First, the CSR system is programmed with site-specific “geozones.” This allows motion detected in some zones to trigger alarms, while movement in other areas just gets monitored. Then additional layers of filtering are applied, such as behavioral filters.
“We bring the radar system data into our network input/output integration server, which allows programmers to define zones and apply rules,” Harris explained. “We install the system with basic filters and then come back in a few days to review the alarms. If we see a group of deer, for example, come through an area every night between 9 p.m. and 11 p.m., and they generally move in a certain way, we define a behavioral filter so the system doesn’t alarm when it observes that behavior.”

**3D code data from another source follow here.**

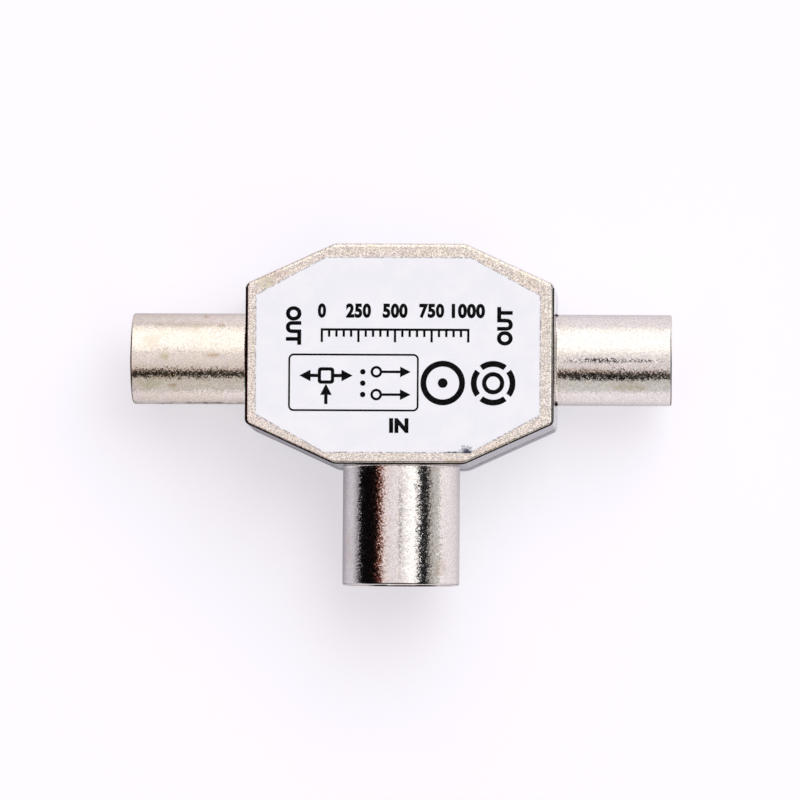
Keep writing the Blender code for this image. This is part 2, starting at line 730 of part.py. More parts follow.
def make_transformers():
    """The matching transformer at the input and the splitting one between the outputs."""
    make_core("matching_core", MATCHING_CORE_PLACE)
    both = (WIRE_LEVEL, -WIRE_LEVEL)
    ends = core_lead_places(MATCHING_CORE_PLACE, 1)[0]
    make_winding("matching_winding", MATCHING_CORE_PLACE, -1, both, ends)
    make_core("splitting_core", SPLITTING_CORE_PLACE)
    lower, upper = core_lead_places(SPLITTING_CORE_PLACE, 2)
    make_winding("splitting_winding_lower", SPLITTING_CORE_PLACE, -1, both[1:], lower)
    make_winding("splitting_winding_upper", SPLITTING_CORE_PLACE, 1, both[:1], upper)


def bent_lead(start, corner, end):
    """Two straight runs joined by a quarter bend."""
    start, corner, end = Vector(start), Vector(corner), Vector(end)
    before, after = (start - corner).normalized(), (end - corner).normalized()
    centre = corner + (before + after) * LEAD_BEND
    path = [start]
    for i in range(ARC_STEPS + 1):
        angle = math.pi / 2 * i / ARC_STEPS
        path.append(centre - (after * math.cos(angle) + before * math.sin(angle)) * LEAD_BEND)
    path.append(end)
    return path


def make_resistor():
    """Balance resistor lying along X, with a lead bent down at each end."""
    x, y = RESISTOR_PLACE
    z = BOARD_FRONT + RESISTOR_LIFT + RESISTOR_DIAMETER / 2
    half, cap = RESISTOR_LENGTH / 2, RESISTOR_CAP_LENGTH
    radius, waist = RESISTOR_DIAMETER / 2, RESISTOR_WAIST / 2
    step = radius - waist
    profile = [(-half, 0), (-half, waist), (-half + step, radius), (-half + cap, radius)]
    profile.append((-half + cap + step, waist))
    profile += [(-distance, r) for distance, r in reversed(profile)]
    bm = revolve(profile, PIN_STEPS)
    lay = Matrix.Translation((x, y, z)) @ Matrix.Rotation(math.pi / 2, 4, "Y")
    bmesh.ops.transform(bm, matrix=lay, verts=bm.verts)
    add_piece("balance_resistor", bm, "resistor_lacquer")
    for name, side, (lead_x, lead_y) in zip(("left", "right"), (-1, 1), resistor_lead_places()):
        start = (x + side * (half + SEAT_GAP), y, z)
        path = bent_lead(start, (lead_x, lead_y, z), (lead_x, lead_y, LEAD_END))
        wire("resistor_lead_" + name, path, LEAD_DIAMETER, "tinned_wire")


def make_capacitor():
    """Dipped capacitor standing on two straight leads."""
    x, y = CAPACITOR_PLACE
    low = BOARD_FRONT + CAPACITOR_LIFT
    bm = box(CAPACITOR_SIZE, (x, y, low + CAPACITOR_SIZE[2] / 2))
    top = [edge for edge in bm.edges if max(v.co.z for v in edge.verts) > low + CAPACITOR_ROUND]
    bmesh.ops.bevel(
        bm, geom=top, offset=CAPACITOR_ROUND, segments=ARC_STEPS, profile=0.5, affect="EDGES", material=-1,
    )
    add_piece("input_capacitor", bm, "capacitor_dip")
    for name, (lead_x, lead_y) in zip(("left", "right"), capacitor_lead_places()):
        path = [Vector((lead_x, lead_y, low - SEAT_GAP)), Vector((lead_x, lead_y, LEAD_END))]
        wire("capacitor_lead_" + name, path, LEAD_DIAMETER, "tinned_wire")


def make_solder_cap(name, place, diameter):
    """A small cone of solder over the end of a lead, with its socket round the lead."""
    top = BOARD_BACK - SEAT_GAP
    hole = diameter / 2 + HOLE_CLEARANCE
    foot = hole + SOLDER_SPREAD
    socket = LEAD_END - SEAT_GAP
    tip = socket - SOLDER_CROWN
    profile = [(socket, 0), (socket, hole), (top, hole), (top, foot)]
    profile += [((top + tip) / 2, (hole + foot) / 2), (tip + SOLDER_CROWN / 2, hole), (tip, 0)]
    bm = revolve(profile, WIRE_STEPS)
    bmesh.ops.translate(bm, vec=(*place, 0), verts=bm.verts)
    add_piece(name, bm, "solder")


def make_tail_solder(port, tail_end):
    """A mound of solder round the end of a port's tail, on the board's copper side."""
    radius = TAIL_DIAMETER / 2 + FIT
    top = TAIL_DIAMETER / 2
    depth = top + radius + TAIL_SOLDER_CROWN
    bm = bmesh.new()
    bmesh.ops.create_uvsphere(bm, u_segments=PIN_STEPS, v_segments=PIN_STEPS // 2, radius=1)
    for place, normal in (((0, 0, 0), (0, 0, 1)), ((0, -TAIL_SOLDER_MOUTH, 0), (0, -1, 0))):
        everything = bm.verts[:] + bm.edges[:] + bm.faces[:]
        bmesh.ops.bisect_plane(bm, geom=everything, plane_co=place, plane_no=normal, clear_outer=True)
        bmesh.ops.holes_fill(bm, edges=[edge for edge in bm.edges if edge.is_boundary])
    bmesh.ops.scale(bm, vec=(TAIL_SOLDER_WIDTH / 2, TAIL_SOLDER_LENGTH / 2, depth), verts=bm.verts)
    bmesh.ops.translate(bm, vec=(0, -tail_end, AXIS_HEIGHT + top), verts=bm.verts)
    turn = {"in": 0, "out_left": -90, "out_right": 90}[port]
    bmesh.ops.rotate(bm, cent=(0, 0, 0), matrix=Matrix.Rotation(math.radians(turn), 3, "Z"), verts=bm.verts)
    solder = add_piece(port + "_solder", bm, "solder")
    start, outside = tail_end - SEAT_GAP, tail_end + TAIL_SOLDER_LENGTH
    channel = port_turning(port, [(start, 0), (start, radius), (outside, radius), (outside, 0)], PIN_STEPS)
    shape_with(solder, channel, "DIFFERENCE")


def make_solder():
    """All solder joints on the copper side."""
    for port, tail_end in (("out_left", OUT_TAIL_END), ("out_right", OUT_TAIL_END), ("in", IN_TAIL_END)):
        make_tail_solder(port, tail_end)
    for side, place in zip(("left", "right"), post_places()[:2]):
        make_solder_cap("earth_solder_" + side, place, SPIGOT_DIAMETER)
    for name, place, diameter in soldered_leads():
        make_solder_cap(name + "_solder", place, diameter)


def make_splitter():
    """Builds every piece of the splitter."""
    clear_scene()
    make_housing()
    make_back_cover()
    make_label()
    make_output("out_left")
    make_output("out_right")
    contact_seat = IN_WALL + SEAT_GAP + IN_DISC_THICKNESS
    make_input_insulator(contact_seat)
    make_socket_contact(contact_seat)
    make_earth_sleeve()
    make_circuit_board()
    make_transformers()
    make_resistor()
    make_capacitor()
    make_solder()


make_splitter()
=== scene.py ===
"""Looks of the coaxial tee splitter: cast nickel housing, film label, turned contacts, studio.

Sizes below are in millimetres, in the part's own frame: origin on the back face under the
point where the three port axes cross, +Z out of the labelled front, input towards -Y.
"""

import json
import math
from functools import cached_property, reduce

import bmesh
import bpy
from mathutils import Matrix, Vector


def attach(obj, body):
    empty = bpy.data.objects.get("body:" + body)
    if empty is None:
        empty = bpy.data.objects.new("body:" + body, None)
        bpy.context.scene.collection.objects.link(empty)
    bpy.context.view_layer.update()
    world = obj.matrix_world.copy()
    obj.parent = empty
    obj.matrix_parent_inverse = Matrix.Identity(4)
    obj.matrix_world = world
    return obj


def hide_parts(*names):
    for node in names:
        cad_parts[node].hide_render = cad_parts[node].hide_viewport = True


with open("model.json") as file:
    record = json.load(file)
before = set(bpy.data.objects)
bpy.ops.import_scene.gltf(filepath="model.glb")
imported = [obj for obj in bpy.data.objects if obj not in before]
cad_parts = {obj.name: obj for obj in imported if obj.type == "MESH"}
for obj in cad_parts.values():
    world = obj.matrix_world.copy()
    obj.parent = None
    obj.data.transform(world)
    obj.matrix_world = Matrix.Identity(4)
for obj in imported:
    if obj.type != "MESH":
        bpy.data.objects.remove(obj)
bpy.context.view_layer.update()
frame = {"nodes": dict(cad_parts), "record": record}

MM = 0.001
BODY = "root"

# Camera, found from the photograph's outline
CAMERA_TARGET = (-0.211, -4.227, 7.5)
CAMERA_DISTANCE = 600.0
CAMERA_TILT_EAST = 2.398
CAMERA_TILT_SOUTH = 2.822
CAMERA_ROLL = 0.366
CAMERA_LENS = 258.6
CAMERA_SENSOR = 36.0
CAMERA_CLIP = (0.01, 10.0)

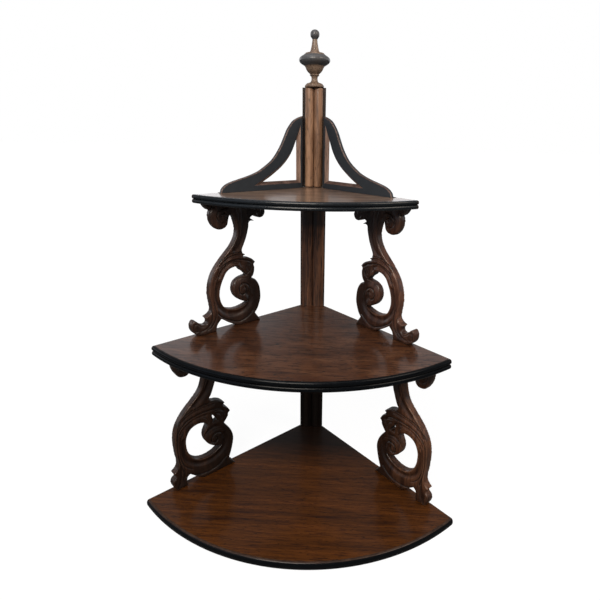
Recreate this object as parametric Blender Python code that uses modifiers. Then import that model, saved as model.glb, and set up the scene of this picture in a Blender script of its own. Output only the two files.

In addition to behavioral filters, SpotterRF uses an artificial intelligence engine, or neural network, to learn normal activities around a site. The system can recognize and classify targets as people, animals, or vehicles, and then alarm only when it observes suspicious behavior.
“We’ve had good success in reducing nuisance alarms in that way,” said Harris.
Harris said that many would-be wrongdoers plan their attacks and scope out areas before committing actual crimes. This is another area where CSR has been very successful in preventing malicious activity.
In remote areas where it can be difficult for security personnel to respond quickly to threats, the system can be programmed to activate spotlights that can illuminate the target and move with it using GPS. Loudspeakers can also be used to warn intruders to stay away and inform them that activity is being monitored. Often, just the threat of being caught is enough to scare off perpetrators. For owners, having the knowledge that someone is scoping out your property gives you time to increase security and focus on catching the bad guys.
“By having advanced warning, a lot of things can be done to prevent an incident from ever happening,” Harris said.
—Aaron Larson is a POWER associate editor.